Madvillainy was the first of six collaborative albums by DOOM, four of which charted on the Billboard 200, with none ranking higher than his 2014 set NehruvianDoom, a collaboration with Bishop Nehru (hence both the album’s title and the duo’s name) that peaked at No. 59 on the Billboard 200 and No. 10 on the Billboard Top R&B/Hip-Hop Albums charts.

That album featured some of DOOM’s most ominous production work, with song titles like “Darkness (HBU),” “Disastrous,” and “Caskets” populating the set.

NehruvianDOOM’s “Caskets”

“Caskets” included lyrics in its spoken-word outro that serve as perhaps the most fitting to close this tribute:

“…when you, as an individual, who can’t control what the others do, let loose of your own resistance and go with the flow, then you become one who experiences immediate thriving…”

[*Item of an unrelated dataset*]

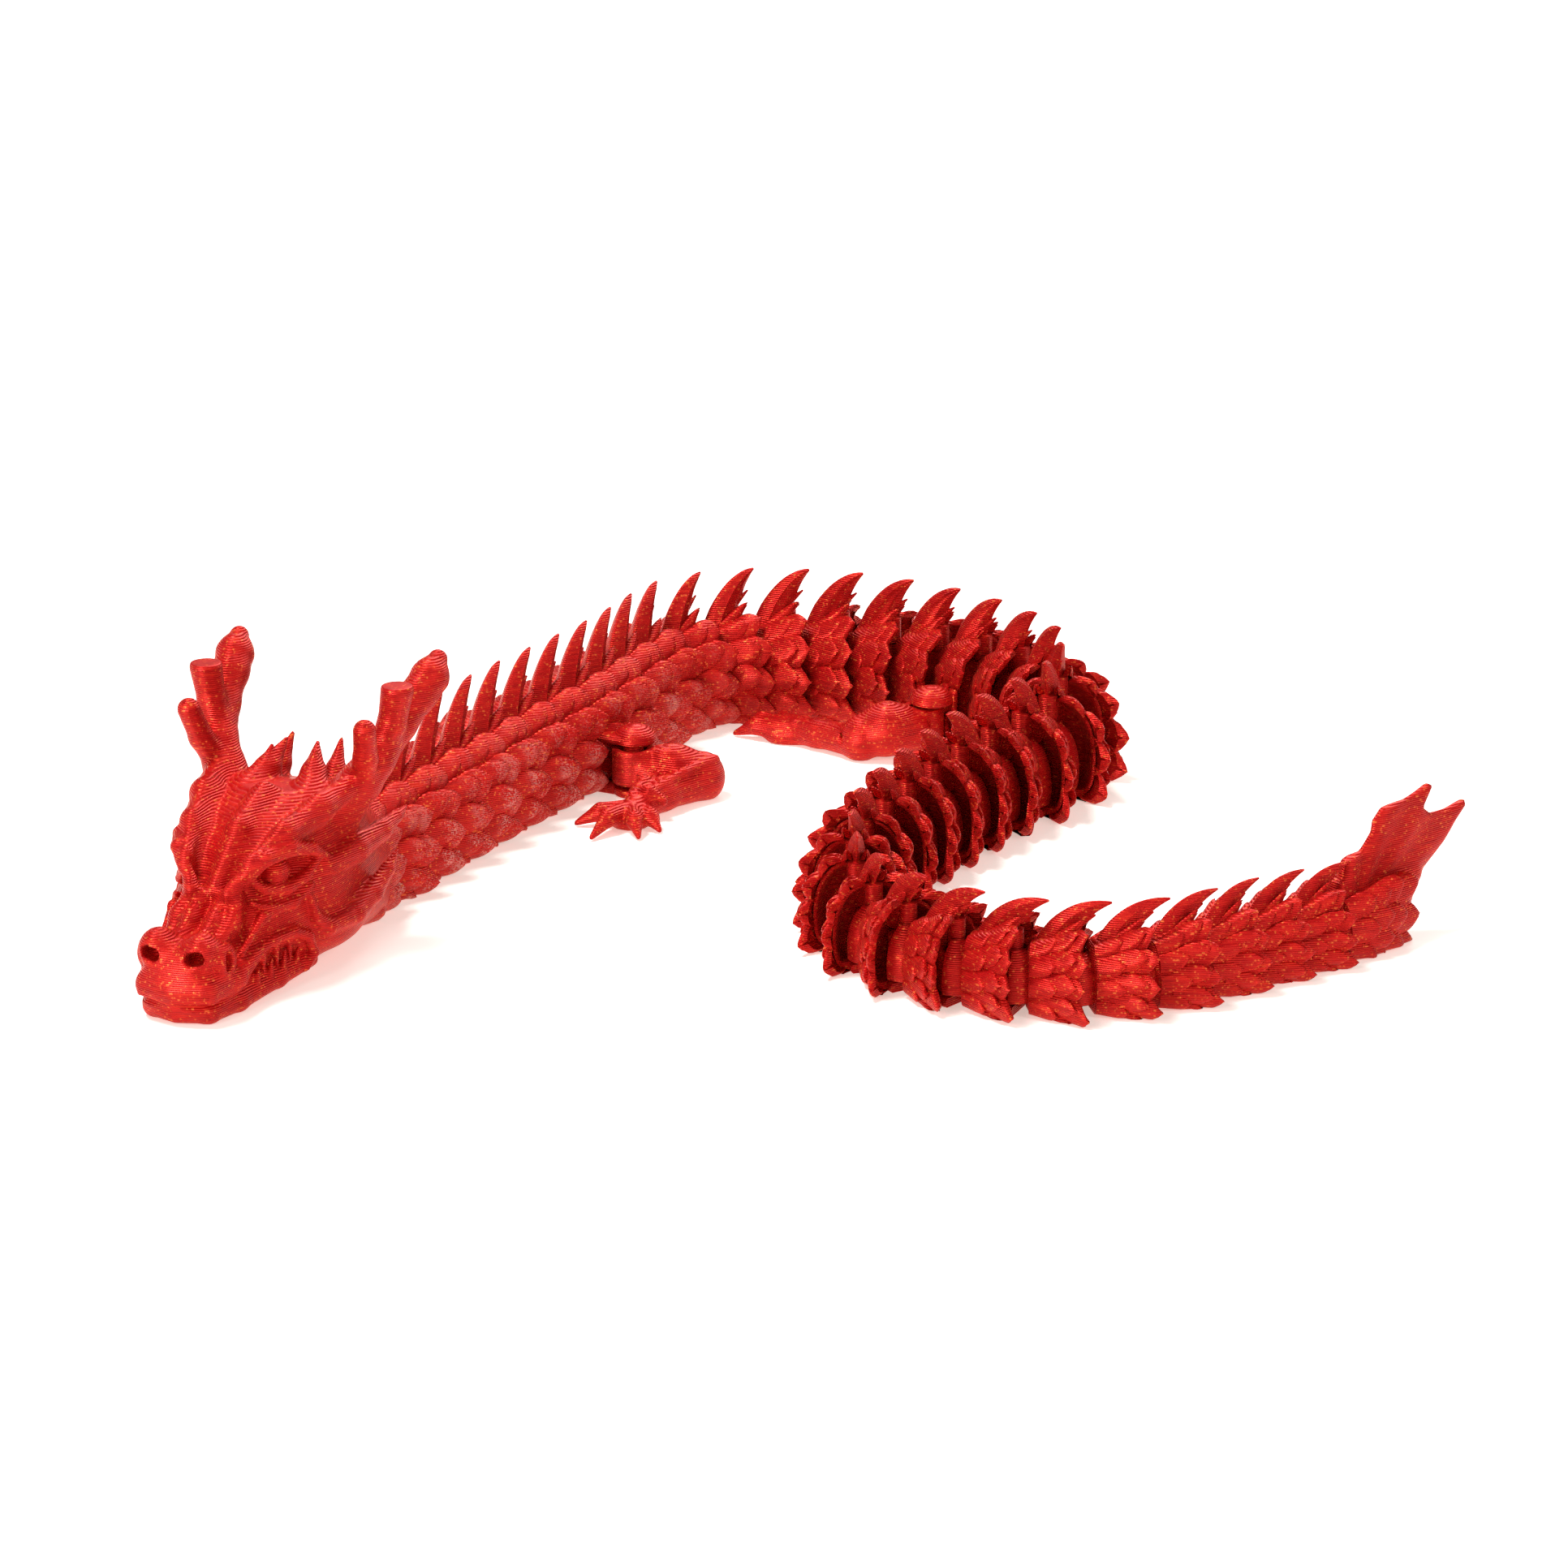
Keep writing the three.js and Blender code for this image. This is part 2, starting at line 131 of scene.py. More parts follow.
def tip_height_at(n):
    if n < TAIL_TAPER_START:
        return mix(NECK_TIP_HEIGHT, WAIST_TIP_HEIGHT, ease(n / TAIL_TAPER_START))
    taper = (n - TAIL_TAPER_START) / (SEGMENTS - TAIL_TAPER_START)
    return mix(WAIST_TIP_HEIGHT, TAIL_TIP_HEIGHT, taper)


# ------------ where the pieces lie

HINGE = {joint["name"]: np.array(joint["pos_m"]) for joint in frame["joints"]}


def hinge_point(n):
    """The hinge at the front of segment n, in metres. n = SEGMENTS + 1 is the tail tuft's."""
    if n == 1:
        return HINGE["head_hinge"]
    if n == SEGMENTS + 1:
        return HINGE["tail_hinge"]
    return HINGE[f"hinge_{n - 1:02d}_{n:02d}"]


def heading_of(n):
    """The direction at rest from segment n's front hinge to its rear one."""
    along = hinge_point(n + 1) - hinge_point(n)
    return math.atan2(along[1], along[0])


class Place:
    """Takes a piece's millimetres to the frame's metres."""

    def __init__(self, hinge, heading):
        self.hinge = np.array([hinge[0], hinge[1], 0.0])
        turn = math.cos(heading), math.sin(heading)
        self.turn = np.array([[turn[0], -turn[1], 0], [turn[1], turn[0], 0], [0, 0, 1]])

    def metres(self, points):
        return np.asarray(points) @ self.turn.T * MM + self.hinge


# ------------ meshes from loops of points

class Shape:
    """Closed surfaces gathered into one mesh, with how worn each point is."""

    def __init__(self):
        self.points = []
        self.faces = []
        self.wear = []
        self.count = 0

    def add(self, points, faces, wear=None):
        points = np.asarray(points, dtype=float)
        self.points.append(points)
        for group in faces:
            self.faces.append(np.asarray(group) + self.count)
        self.wear.append(np.zeros(len(points)) if wear is None else np.asarray(wear))
        self.count += len(points)

    def add_both_sides(self, points, faces, wear=None):
        self.add(points, faces, wear)
        mirrored = np.asarray(points) * [1, -1, 1]
        self.add(mirrored, [np.asarray(group)[:, ::-1] for group in faces], wear)

    def piece(self, name, place, sharp_angle=55):
        mesh = bpy.data.meshes.new(name)
        points = place.metres(np.concatenate(self.points))
        faces = [face for group in self.faces for face in group.tolist()]
        mesh.from_pydata(points.tolist(), [], faces)
        worn = mesh.attributes.new("wear", "FLOAT", "POINT")
        worn.data.foreach_set("value", np.concatenate(self.wear).astype(np.float32))
        mesh.polygons.foreach_set("use_smooth", np.ones(len(mesh.polygons), dtype=bool))
        mesh.set_sharp_from_angle(angle=math.radians(sharp_angle))
        mesh.update()
        thing = bpy.data.objects.new(name, mesh)
        bpy.context.scene.collection.objects.link(thing)
        return thing


def loft(rings, closed=False):
    """Points and faces of a loft, its rings anticlockwise seen from the far end.

    Its ends are capped, or with closed its last ring is joined to its first.
    """
    rings = np.asarray(rings, dtype=float)
    count, sides = rings.shape[:2]
    rows = count if closed else count - 1
    row, side = np.meshgrid(np.arange(rows), np.arange(sides), indexing="ij")
    near, far = row * sides, (row + 1) % count * sides
    beside = (side + 1) % sides
    quads = np.stack([near + side, near + beside, far + beside, far + side], axis=-1).reshape(-1, 4)
    if closed:
        return rings.reshape(-1, 3), [quads]
    points = np.concatenate([
        rings.reshape(-1, 3),
        rings[0].mean(axis=0, keepdims=True),
        rings[-1].mean(axis=0, keepdims=True),
    ])
    s = np.arange(sides)
    after = (s + 1) % sides
    last = (count - 1) * sides
    front = np.stack([np.full(sides, count * sides), after, s], axis=1)
    back = np.stack([np.full(sides, count * sides + 1), last + s, last + after], axis=1)
    return points, [quads, front, back]


def bezier(points, t):
    """The Bezier curve of the control points at t."""
    points = [np.asarray(p, dtype=float) for p in points]
    t = np.asarray(t)[:, None]
    while len(points) > 1:
        points = [a + (b - a) * t for a, b in zip(points, points[1:])]
    return points[0]


def turned(profile, x=0.0, y=0.0, sides=28, closed=False):
    """A round part on a vertical axis: profile is a list of [radius, z] going up."""
    angle = 2 * np.pi * np.arange(sides) / sides
    rings = [
        np.stack([x + r * np.cos(angle), y + r * np.sin(angle), np.full(sides, z)], axis=1)
        for r, z in profile
    ]
    return loft(rings, closed)


def ring_part(inner, outer, bottom, top, chamfer=0.15):
    """A ring round the hinge, as a closed surface with chamfered corners."""
    profile = [
        [inner + chamfer, bottom],
        [outer - chamfer, bottom],
        [outer, bottom + chamfer],
        [outer, top - chamfer],
        [outer - chamfer, top],
        [inner + chamfer, top],
        [inner, top - chamfer],
        [inner, bottom + chamfer],
    ]
    return turned(profile, closed=True)


def bar(start, end, low_z, high_z, half, corner=0.2):
    """A straight level bar with its long edges bevelled."""
    start, end = np.asarray(start, dtype=float), np.asarray(end, dtype=float)
    along = (end - start) / np.linalg.norm(end - start)
    side = np.array([-along[1], along[0]])
    outline = [
        [-half + corner, low_z], [half - corner, low_z], [half, low_z + corner],
        [half, high_z - corner], [half - corner, high_z], [-half + corner, high_z],
        [-half, high_z - corner], [-half, low_z + corner],
    ]
    rings = []
    for centre in (start, end):
        rings.append([[*(centre + side * across), z] for across, z in outline])
    return loft(rings)


# ------------ the body's flank

FLANK_KNOTS = np.array([[0, 0], [0.3, 0], [0.58, 0.005], [0.85, 0.07], [0.97, 0.21], [1, 0.43],
                        [0.93, 0.65], [0.74, 0.84], [0.42, 0.965], [0, 1]])


LOWER_EDGE_Y = 0.62  # where the underside ends and the flank begins, over half width
UNDERSIDE_TOP = 0.1  # the underside lies below this, over the height


def flank_table():
    """The half outline from the underside's middle over the flank to the spine, by arc length."""
    knots = np.concatenate([[FLANK_KNOTS[1] * [-1, 1]], FLANK_KNOTS, [FLANK_KNOTS[-2] * [-1, 1]]])
    points = []
    for a, b, c, d in zip(knots, knots[1:], knots[2:], knots[3:]):
        for t in np.linspace(0, 1, 24, endpoint=False):
            points.append(0.5 * (2 * b + (c - a) * t + (2 * a - 5 * b + 4 * c - d) * t * t
                                 + (3 * b - a - 3 * c + d) * t ** 3))
    points.append(knots[-2])
    points = np.array(points)
    steps = np.linalg.norm(np.diff(points * [1, HEIGHT_RATIO], axis=0), axis=1)
    length = np.concatenate([[0], np.cumsum(steps)])
    too_high = points[:, 1] > UNDERSIDE_TOP
    edge = length[np.argmin(np.abs(points[:, 0] - LOWER_EDGE_Y) + 9 * too_high)]
    t = (length - edge) / (length[-1] - edge)
    over = t[-1] + (t[-1] - t[::-1][1:])
    beyond = points[::-1][1:] * [-1, 1]
    return np.concatenate([t, over]), np.concatenate([points, beyond])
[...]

It concludes: “You have to decide that you don’t care what others think of you.”

MF DOOM, with more than a dozen albums he recorded – either as part of KMD, or solo under his own name or various aliases, or as part of collaborations – and even more that he produced, was an artist who clearly let loose of his own resistance and thrived in ways that most other recording artists could not.

He never remained in one place – artistically or otherwise – changing record labels with each release like they were new outfits.  He never conformed to prevailing hip-hop trends and he never allowed commercial success to either drive him or cloud his artistic vision. 

In fact, a top-50 album on the Billboard 200 chart was like kryptonite, it would have been the ultimate insult to an underground superstar like DOOM, and thankfully – no, ironically – it was something he never had to endure in his lifetime.

R.I.P. MF DOOM (Daniel Dumile), January 9, 1971 – October 31, 2020.

DJRob

MF DOOM 1971-2020

Quick postscript:

MF DOOM wasn’t above dropping pop culture references in his lyrics.  As part of KMD on the Black Bastards album, on the song “Smoking That Shit,” guest artist Earth Quake rapped the line, “He tried to get cute, so Earth Quake had to erase him…

“And place him in America’s Top Ten, like Casey Kasem.”

I guess even underground rappers know a top-40 countdown icon when they see one.